As the Dublin gallerist Oliver Sears told the Irish Daily Mail: ‘While street art has evolved from the often random and anarchic impulses of Eighties graffiti to the refined and sophisticated political statements of highly-skilled artists, awareness of visual culture in Ireland is, at best, at a standstill.
‘The lack of Government funding for public galleries and arts programmes is well documented. However, the internet age has transformed how we communicate as a species from a largely vocal and aural language to an overwhelmingly visual and pictorial one.
IT’S images that grab us more than slogans.
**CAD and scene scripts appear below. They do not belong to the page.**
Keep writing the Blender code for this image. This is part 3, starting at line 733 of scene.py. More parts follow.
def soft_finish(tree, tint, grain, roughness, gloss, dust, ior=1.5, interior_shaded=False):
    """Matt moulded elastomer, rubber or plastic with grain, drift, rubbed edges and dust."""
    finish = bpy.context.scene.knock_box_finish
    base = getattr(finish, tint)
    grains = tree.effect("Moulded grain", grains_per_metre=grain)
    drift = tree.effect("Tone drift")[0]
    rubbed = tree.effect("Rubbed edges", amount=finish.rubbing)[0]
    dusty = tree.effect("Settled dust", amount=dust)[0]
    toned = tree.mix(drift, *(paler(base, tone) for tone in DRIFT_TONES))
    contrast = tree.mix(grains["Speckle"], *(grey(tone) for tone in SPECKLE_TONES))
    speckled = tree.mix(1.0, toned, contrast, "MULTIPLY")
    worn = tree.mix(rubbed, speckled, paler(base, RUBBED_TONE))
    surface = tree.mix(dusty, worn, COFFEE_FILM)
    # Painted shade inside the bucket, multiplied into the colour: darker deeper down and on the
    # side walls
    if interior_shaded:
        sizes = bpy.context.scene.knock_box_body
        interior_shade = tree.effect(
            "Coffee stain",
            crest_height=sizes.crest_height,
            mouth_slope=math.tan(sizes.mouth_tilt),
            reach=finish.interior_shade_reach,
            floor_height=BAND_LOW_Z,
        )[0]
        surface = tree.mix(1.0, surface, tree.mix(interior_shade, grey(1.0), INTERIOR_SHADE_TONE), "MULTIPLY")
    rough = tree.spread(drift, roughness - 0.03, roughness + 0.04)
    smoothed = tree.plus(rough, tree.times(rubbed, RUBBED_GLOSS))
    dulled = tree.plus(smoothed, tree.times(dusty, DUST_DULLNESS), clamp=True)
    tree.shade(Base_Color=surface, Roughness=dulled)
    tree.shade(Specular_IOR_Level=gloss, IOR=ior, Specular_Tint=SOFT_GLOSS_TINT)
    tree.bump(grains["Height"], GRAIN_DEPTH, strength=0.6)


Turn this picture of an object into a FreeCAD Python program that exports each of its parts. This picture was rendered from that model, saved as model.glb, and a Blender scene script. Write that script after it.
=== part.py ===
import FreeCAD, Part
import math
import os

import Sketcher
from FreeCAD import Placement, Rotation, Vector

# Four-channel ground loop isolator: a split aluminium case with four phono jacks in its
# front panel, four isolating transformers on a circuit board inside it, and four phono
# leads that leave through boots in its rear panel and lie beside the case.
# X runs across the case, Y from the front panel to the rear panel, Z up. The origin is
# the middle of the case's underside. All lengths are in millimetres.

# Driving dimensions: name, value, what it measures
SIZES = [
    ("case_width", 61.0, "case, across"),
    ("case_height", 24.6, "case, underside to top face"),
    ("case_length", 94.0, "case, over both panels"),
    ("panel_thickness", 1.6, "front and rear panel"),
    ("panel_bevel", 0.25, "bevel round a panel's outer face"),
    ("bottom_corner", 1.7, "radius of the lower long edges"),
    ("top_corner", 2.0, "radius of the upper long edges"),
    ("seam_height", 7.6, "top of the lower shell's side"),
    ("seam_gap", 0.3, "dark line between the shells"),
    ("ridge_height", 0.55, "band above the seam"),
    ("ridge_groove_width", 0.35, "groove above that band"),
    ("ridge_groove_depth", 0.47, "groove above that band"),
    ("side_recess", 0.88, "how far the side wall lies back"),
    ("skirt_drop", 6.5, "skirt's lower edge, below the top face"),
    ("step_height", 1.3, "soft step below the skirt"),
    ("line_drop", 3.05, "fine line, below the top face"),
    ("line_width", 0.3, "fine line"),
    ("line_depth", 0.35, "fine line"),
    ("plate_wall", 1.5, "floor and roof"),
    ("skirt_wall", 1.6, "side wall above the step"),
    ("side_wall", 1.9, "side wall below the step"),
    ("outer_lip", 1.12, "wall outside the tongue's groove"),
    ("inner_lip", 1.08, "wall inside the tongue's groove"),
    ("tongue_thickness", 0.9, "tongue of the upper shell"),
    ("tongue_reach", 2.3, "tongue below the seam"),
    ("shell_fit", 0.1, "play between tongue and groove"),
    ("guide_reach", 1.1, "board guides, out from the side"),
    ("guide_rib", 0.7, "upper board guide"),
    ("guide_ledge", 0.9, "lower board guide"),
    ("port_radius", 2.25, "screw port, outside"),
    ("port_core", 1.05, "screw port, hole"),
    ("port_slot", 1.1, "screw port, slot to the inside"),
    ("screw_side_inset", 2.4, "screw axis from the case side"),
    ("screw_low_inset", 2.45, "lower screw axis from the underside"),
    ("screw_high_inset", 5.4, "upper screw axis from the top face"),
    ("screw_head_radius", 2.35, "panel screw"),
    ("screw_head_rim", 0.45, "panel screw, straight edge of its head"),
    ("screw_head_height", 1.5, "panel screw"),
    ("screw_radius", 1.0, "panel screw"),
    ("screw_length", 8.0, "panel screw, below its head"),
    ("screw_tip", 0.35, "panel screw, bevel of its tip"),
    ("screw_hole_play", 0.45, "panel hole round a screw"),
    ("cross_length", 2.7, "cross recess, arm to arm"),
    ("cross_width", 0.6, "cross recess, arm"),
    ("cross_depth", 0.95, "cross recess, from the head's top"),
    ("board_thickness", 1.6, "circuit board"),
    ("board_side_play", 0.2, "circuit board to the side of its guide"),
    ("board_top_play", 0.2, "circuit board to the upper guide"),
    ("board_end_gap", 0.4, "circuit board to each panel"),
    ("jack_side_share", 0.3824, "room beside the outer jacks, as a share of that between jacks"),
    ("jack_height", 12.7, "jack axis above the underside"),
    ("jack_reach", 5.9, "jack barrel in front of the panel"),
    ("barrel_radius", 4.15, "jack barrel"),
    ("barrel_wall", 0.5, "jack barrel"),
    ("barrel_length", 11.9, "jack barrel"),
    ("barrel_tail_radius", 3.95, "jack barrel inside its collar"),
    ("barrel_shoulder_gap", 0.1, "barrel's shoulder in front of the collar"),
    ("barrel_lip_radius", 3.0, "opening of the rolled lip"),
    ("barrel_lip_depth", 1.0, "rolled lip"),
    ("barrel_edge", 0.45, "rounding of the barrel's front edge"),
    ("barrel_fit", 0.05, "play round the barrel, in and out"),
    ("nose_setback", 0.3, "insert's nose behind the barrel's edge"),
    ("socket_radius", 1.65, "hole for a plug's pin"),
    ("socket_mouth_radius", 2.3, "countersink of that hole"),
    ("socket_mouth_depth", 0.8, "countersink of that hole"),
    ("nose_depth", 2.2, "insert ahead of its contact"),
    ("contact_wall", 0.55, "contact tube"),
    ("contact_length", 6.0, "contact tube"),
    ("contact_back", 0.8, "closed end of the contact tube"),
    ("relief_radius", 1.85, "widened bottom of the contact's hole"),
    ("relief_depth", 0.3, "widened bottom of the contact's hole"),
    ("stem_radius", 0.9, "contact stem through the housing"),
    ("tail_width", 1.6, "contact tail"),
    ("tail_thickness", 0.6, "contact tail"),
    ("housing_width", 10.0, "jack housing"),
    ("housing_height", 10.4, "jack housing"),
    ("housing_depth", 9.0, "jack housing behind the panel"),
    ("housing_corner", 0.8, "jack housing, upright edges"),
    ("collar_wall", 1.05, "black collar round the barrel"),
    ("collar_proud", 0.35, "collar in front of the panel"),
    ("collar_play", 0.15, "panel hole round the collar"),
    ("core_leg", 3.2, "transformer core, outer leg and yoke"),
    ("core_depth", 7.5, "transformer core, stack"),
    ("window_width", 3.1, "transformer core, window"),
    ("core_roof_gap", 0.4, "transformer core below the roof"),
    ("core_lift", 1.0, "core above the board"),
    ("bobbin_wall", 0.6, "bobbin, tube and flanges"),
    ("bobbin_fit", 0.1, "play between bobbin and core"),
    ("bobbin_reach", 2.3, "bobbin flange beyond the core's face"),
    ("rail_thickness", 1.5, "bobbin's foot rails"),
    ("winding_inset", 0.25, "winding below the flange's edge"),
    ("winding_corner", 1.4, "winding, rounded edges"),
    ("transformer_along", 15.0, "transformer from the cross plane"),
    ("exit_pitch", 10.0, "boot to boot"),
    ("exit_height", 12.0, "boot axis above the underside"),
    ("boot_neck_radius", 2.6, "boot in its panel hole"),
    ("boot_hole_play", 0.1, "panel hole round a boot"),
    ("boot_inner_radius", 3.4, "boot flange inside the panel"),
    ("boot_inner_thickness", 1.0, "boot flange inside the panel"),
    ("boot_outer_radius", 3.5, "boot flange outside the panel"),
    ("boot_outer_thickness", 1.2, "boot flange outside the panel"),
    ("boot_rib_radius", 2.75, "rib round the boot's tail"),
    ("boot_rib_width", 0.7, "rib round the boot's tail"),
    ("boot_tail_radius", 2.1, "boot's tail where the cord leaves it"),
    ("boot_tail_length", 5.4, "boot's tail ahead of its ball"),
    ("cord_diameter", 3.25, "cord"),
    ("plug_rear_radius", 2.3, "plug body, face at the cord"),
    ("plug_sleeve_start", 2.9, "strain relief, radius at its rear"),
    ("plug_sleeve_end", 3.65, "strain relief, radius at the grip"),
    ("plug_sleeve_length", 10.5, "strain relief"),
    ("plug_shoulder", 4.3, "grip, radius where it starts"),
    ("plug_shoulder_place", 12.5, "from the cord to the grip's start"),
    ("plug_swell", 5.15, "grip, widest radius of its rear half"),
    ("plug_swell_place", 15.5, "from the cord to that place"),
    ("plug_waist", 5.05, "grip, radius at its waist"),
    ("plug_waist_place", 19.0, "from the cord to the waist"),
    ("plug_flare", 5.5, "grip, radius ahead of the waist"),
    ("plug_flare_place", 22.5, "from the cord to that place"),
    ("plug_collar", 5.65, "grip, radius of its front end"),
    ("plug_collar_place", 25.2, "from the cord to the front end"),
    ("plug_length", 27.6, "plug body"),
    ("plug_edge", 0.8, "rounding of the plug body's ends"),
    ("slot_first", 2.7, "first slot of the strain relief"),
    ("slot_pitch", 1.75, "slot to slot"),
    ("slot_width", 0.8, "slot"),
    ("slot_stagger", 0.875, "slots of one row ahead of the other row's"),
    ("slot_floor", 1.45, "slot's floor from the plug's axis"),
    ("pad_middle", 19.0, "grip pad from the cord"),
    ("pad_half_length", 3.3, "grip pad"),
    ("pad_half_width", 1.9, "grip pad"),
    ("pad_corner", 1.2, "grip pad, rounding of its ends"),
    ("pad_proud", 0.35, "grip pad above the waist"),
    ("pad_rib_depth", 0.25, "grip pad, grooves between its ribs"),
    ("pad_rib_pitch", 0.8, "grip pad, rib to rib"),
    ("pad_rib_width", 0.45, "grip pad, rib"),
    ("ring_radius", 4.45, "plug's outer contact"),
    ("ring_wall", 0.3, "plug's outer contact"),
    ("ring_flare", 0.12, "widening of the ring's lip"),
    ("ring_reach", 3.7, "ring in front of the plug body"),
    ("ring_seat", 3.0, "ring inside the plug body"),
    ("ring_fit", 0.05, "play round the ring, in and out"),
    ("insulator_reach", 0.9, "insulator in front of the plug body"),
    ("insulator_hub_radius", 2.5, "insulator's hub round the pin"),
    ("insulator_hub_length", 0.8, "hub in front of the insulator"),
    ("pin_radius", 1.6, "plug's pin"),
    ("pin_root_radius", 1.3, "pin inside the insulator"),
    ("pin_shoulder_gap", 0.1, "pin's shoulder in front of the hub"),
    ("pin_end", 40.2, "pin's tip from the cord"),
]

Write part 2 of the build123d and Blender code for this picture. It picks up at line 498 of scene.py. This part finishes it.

The best of street art rhymes with this visual currency and the transformation of a wall into a piece of art, accessible to the public, is nothing less than a manifestation of freedom of expression.
‘If the public approve of the work then the city council should commission the artists responsible to transform other less salubrious parts of the city.
‘In a time of growing illiberalism in a number of western democracies, these public displays of creativity serve to remind us how easy it would be to clamp down on all free speech – and how our democratic rights are gossamer thin.’
Indeed, the wind of change appears to be blowing, globally, in favour of more street art rather than less.
A New York judge recently awarded $6.7million to graffiti artists who sued after their work was destroyed on buildings torn down to make room for luxury apartments.
Twenty-one aerosol artists sued the owner of a Long Island City, Queens site known as 5Pointz.
Their graffiti was ruined with a surprise overnight whitewash of the building on the orders of the owner in 2013, and the buildings were torn down a year later.
But, back to where this all began; our hallway.
It is now the proud owner of a remarkable mural inspired by native Irish trees which we commissioned Subset to paint for us (at market rates).
We love it. Although I think my son would have preferred the Pink Lady.